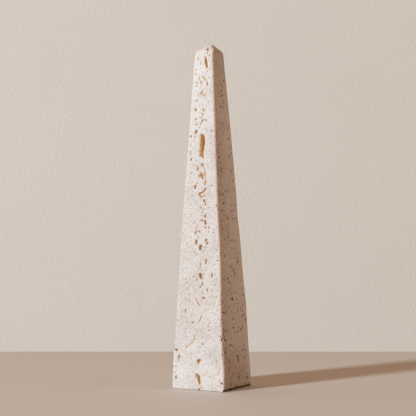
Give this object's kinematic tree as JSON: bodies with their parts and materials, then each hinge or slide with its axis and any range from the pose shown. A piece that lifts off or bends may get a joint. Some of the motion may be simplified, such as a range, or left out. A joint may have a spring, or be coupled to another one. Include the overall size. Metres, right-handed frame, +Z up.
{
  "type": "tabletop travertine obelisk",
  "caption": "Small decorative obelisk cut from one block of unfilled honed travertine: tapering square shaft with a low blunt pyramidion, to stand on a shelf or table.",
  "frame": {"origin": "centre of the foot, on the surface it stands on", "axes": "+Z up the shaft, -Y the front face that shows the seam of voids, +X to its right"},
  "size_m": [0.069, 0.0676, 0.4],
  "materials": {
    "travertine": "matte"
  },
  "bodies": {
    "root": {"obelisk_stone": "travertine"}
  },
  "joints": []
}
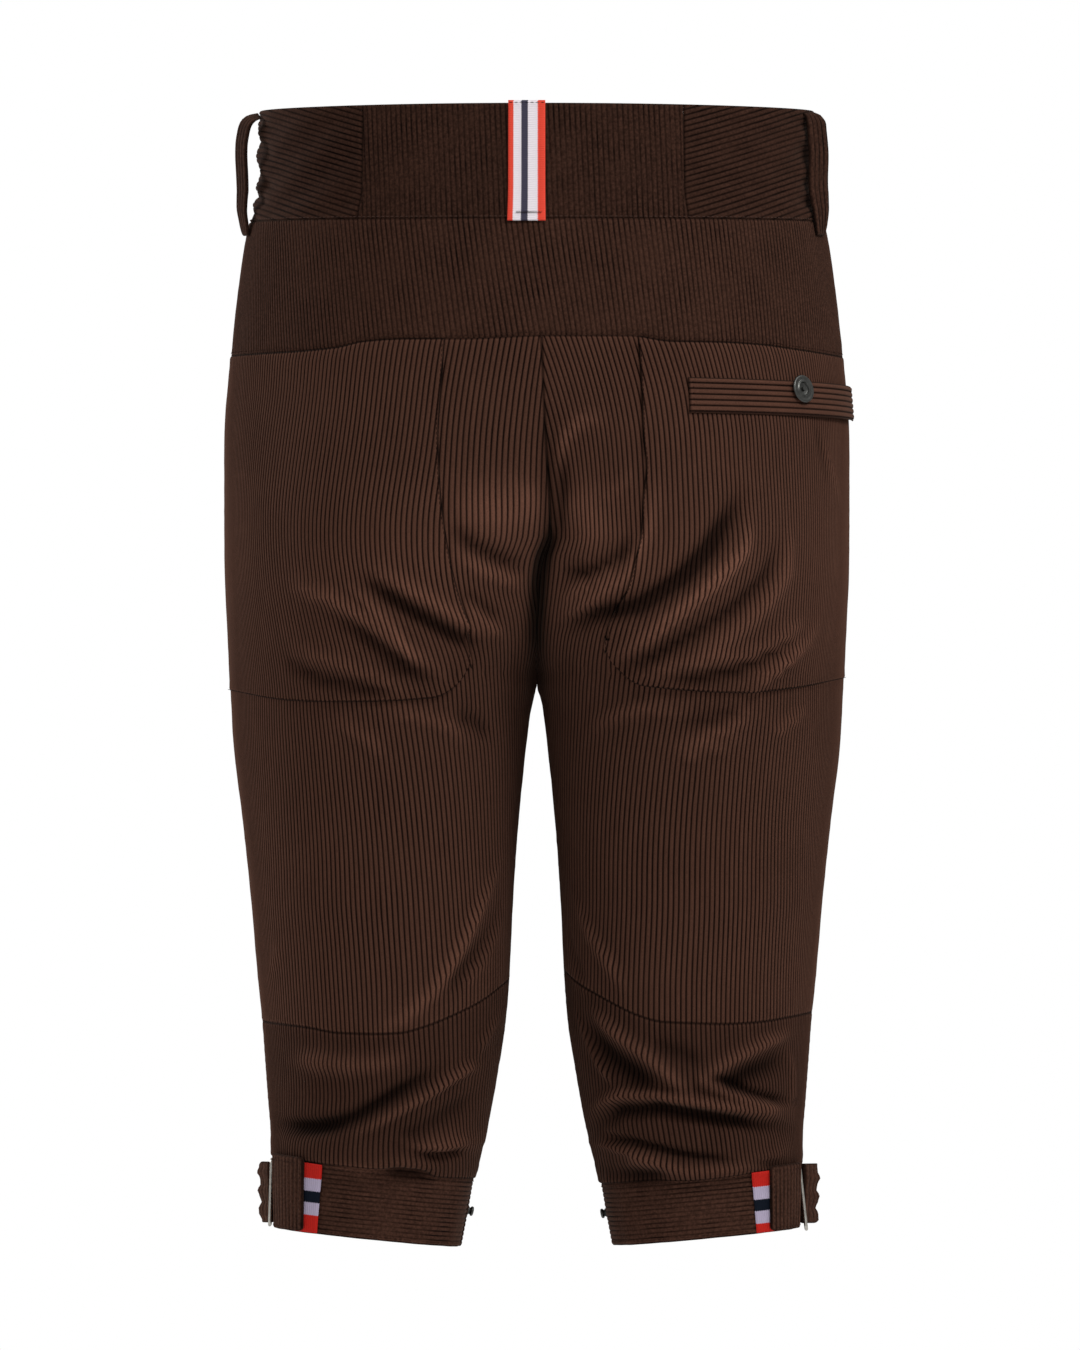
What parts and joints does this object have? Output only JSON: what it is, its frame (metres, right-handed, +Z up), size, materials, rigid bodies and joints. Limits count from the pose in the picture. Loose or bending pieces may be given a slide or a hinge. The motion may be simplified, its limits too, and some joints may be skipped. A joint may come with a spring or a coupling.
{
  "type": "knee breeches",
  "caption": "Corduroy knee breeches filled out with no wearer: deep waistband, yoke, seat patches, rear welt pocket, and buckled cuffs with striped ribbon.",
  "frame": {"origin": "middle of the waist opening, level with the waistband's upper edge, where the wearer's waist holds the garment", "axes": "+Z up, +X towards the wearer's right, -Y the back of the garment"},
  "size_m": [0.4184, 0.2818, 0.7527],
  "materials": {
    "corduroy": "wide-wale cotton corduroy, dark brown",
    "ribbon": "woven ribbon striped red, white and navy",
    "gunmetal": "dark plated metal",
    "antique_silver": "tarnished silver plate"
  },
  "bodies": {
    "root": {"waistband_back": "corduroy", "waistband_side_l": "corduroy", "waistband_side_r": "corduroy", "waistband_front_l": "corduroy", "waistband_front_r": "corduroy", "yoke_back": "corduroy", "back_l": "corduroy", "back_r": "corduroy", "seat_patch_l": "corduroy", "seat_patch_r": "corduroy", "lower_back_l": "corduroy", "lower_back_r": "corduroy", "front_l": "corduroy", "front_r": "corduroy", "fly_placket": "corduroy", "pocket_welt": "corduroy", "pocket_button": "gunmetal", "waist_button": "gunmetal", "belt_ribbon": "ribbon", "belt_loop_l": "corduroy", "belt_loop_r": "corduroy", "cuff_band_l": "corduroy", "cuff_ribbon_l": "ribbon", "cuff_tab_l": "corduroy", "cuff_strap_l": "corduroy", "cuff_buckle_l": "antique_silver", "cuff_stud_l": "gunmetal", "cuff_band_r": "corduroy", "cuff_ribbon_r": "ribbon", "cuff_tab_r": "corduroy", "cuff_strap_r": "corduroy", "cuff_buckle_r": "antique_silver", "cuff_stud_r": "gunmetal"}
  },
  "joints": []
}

★ ★ ★ ★

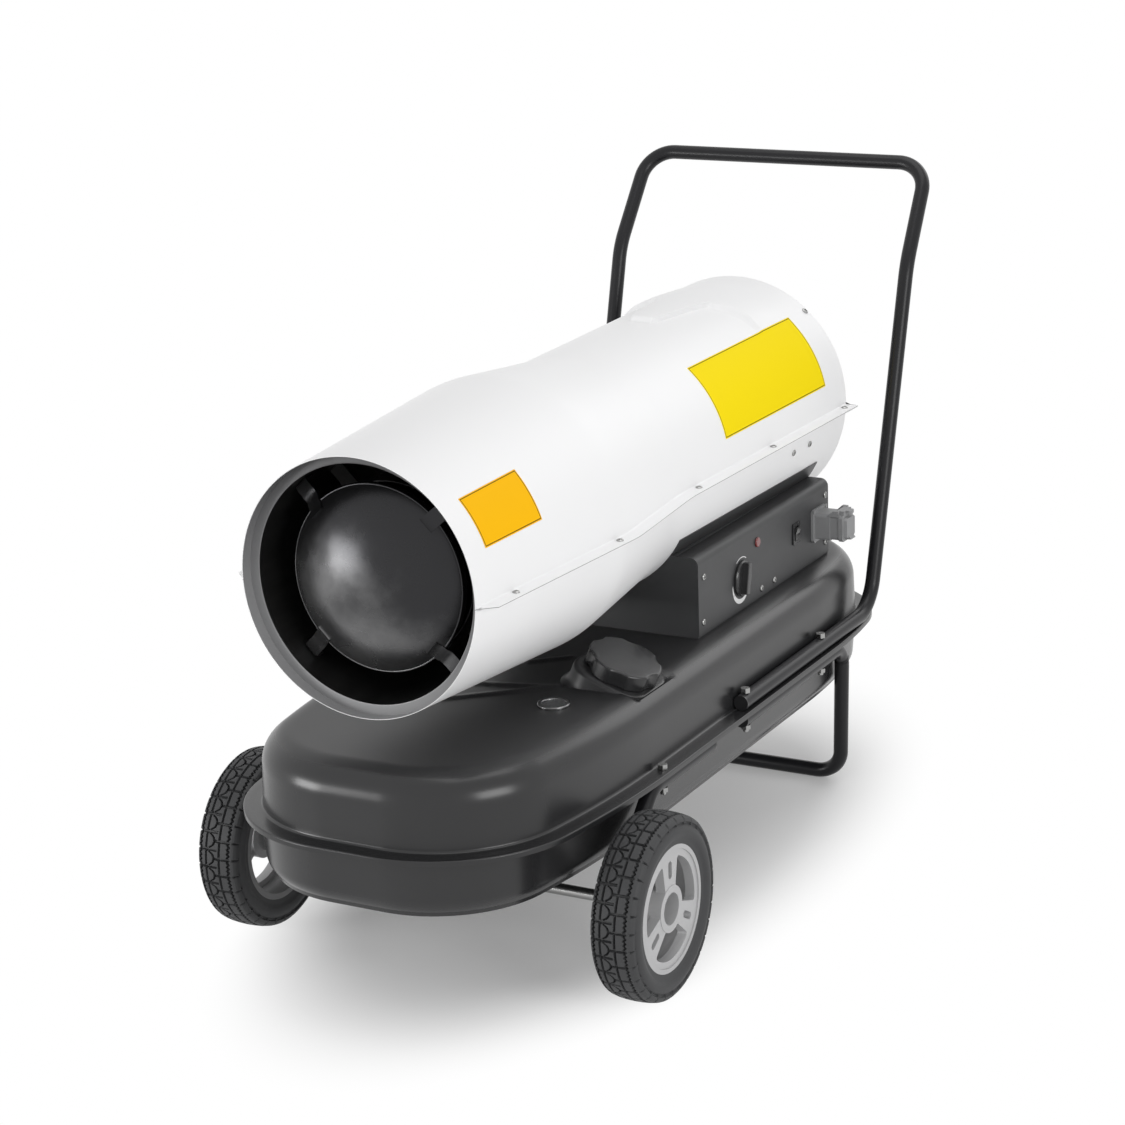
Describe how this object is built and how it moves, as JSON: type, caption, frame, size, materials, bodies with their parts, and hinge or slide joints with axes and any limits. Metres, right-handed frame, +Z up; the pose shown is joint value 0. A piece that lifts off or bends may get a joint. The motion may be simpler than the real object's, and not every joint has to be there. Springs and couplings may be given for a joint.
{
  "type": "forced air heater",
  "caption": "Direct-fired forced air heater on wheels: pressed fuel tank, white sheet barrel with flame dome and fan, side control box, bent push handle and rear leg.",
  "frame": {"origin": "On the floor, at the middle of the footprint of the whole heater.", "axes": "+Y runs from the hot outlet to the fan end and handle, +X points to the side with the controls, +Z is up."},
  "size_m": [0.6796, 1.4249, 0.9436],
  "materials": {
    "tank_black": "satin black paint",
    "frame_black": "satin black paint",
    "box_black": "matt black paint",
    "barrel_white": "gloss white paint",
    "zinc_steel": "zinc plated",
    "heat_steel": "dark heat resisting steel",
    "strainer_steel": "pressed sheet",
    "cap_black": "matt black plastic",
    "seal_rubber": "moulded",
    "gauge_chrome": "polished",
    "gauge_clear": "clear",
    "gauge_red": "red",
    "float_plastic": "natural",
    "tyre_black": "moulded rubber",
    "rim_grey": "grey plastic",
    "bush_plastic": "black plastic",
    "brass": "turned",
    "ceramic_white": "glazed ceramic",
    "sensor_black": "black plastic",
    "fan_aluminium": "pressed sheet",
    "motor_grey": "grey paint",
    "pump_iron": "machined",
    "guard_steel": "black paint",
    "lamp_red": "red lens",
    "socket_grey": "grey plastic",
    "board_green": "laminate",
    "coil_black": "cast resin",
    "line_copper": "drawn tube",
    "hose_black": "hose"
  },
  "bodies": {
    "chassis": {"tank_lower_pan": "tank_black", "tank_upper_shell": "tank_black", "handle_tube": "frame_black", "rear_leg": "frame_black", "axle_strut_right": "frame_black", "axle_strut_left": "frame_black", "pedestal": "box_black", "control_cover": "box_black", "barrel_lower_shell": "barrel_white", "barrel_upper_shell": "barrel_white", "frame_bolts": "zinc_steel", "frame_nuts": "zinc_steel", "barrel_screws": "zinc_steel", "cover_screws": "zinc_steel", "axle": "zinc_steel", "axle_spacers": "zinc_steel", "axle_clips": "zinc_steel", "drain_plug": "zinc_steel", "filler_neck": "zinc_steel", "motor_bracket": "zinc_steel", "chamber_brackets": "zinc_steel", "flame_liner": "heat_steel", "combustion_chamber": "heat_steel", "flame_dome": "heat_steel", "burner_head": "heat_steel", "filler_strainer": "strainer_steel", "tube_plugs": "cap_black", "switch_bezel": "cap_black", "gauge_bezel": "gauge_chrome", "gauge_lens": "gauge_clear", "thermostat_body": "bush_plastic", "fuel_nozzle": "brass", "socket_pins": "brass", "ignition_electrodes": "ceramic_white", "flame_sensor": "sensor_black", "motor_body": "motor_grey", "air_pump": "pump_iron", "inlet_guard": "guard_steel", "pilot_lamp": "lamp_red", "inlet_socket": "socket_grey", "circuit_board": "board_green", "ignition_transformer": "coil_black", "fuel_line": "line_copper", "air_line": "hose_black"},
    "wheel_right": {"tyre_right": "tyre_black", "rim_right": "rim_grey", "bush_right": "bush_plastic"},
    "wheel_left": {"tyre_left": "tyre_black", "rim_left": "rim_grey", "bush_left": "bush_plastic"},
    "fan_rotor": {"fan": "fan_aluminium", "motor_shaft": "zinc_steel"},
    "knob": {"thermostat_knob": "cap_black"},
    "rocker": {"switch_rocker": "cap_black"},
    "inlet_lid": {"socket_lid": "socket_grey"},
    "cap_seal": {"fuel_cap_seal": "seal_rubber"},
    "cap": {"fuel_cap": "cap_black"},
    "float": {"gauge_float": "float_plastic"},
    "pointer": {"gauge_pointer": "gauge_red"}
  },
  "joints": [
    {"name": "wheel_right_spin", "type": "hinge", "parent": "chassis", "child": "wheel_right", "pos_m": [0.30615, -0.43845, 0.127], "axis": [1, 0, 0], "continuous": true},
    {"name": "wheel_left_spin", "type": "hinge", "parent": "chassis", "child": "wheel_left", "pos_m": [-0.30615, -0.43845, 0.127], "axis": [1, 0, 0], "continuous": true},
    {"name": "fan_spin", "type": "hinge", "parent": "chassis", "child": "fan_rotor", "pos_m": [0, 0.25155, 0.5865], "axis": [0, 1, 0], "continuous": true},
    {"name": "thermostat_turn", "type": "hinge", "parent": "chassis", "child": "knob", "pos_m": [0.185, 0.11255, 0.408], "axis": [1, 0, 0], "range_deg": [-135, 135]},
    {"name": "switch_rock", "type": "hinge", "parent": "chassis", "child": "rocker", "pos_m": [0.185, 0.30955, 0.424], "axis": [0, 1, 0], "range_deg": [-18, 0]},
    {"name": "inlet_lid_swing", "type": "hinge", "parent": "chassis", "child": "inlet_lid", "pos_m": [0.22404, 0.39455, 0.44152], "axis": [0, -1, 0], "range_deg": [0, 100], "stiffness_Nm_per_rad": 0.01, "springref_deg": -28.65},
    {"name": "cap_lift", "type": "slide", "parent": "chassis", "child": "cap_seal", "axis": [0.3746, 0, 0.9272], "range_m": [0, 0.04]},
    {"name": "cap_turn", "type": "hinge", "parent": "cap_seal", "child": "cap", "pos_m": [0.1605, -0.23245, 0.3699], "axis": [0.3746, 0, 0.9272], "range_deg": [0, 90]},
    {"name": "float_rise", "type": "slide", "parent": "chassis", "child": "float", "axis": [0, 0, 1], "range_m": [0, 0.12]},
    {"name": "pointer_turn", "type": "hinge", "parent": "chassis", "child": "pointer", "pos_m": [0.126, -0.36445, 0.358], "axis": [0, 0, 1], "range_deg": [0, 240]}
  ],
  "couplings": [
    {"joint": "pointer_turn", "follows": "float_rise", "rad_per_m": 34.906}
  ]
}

★ ★ ★ ★

_THE TASK_
Find each line with the string "caption" and copy it out.

_EXERCISE OUTPUT_
  "caption": "Small decorative obelisk cut from one block of unfilled honed travertine: tapering square shaft with a low blunt pyramidion, to stand on a shelf or table.",
  "caption": "Corduroy knee breeches filled out with no wearer: deep waistband, yoke, seat patches, rear welt pocket, and buckled cuffs with striped ribbon.",
Describe how this object is built and how it moves, as JSON: type, caption, frame, size, materials, bodies with their parts, and hinge or slide joints with axes and any limits. Metres, right-handed frame, +Z up; the pose shown is joint value 0. A piece that lifts off or bends may get a joint. The motion may be simpler than the real object's, and not every joint has to be there. Springs and couplings may be given for a joint.
  "caption": "Direct-fired forced air heater on wheels: pressed fuel tank, white sheet barrel with flame dome and fan, side control box, bent push handle and rear leg.",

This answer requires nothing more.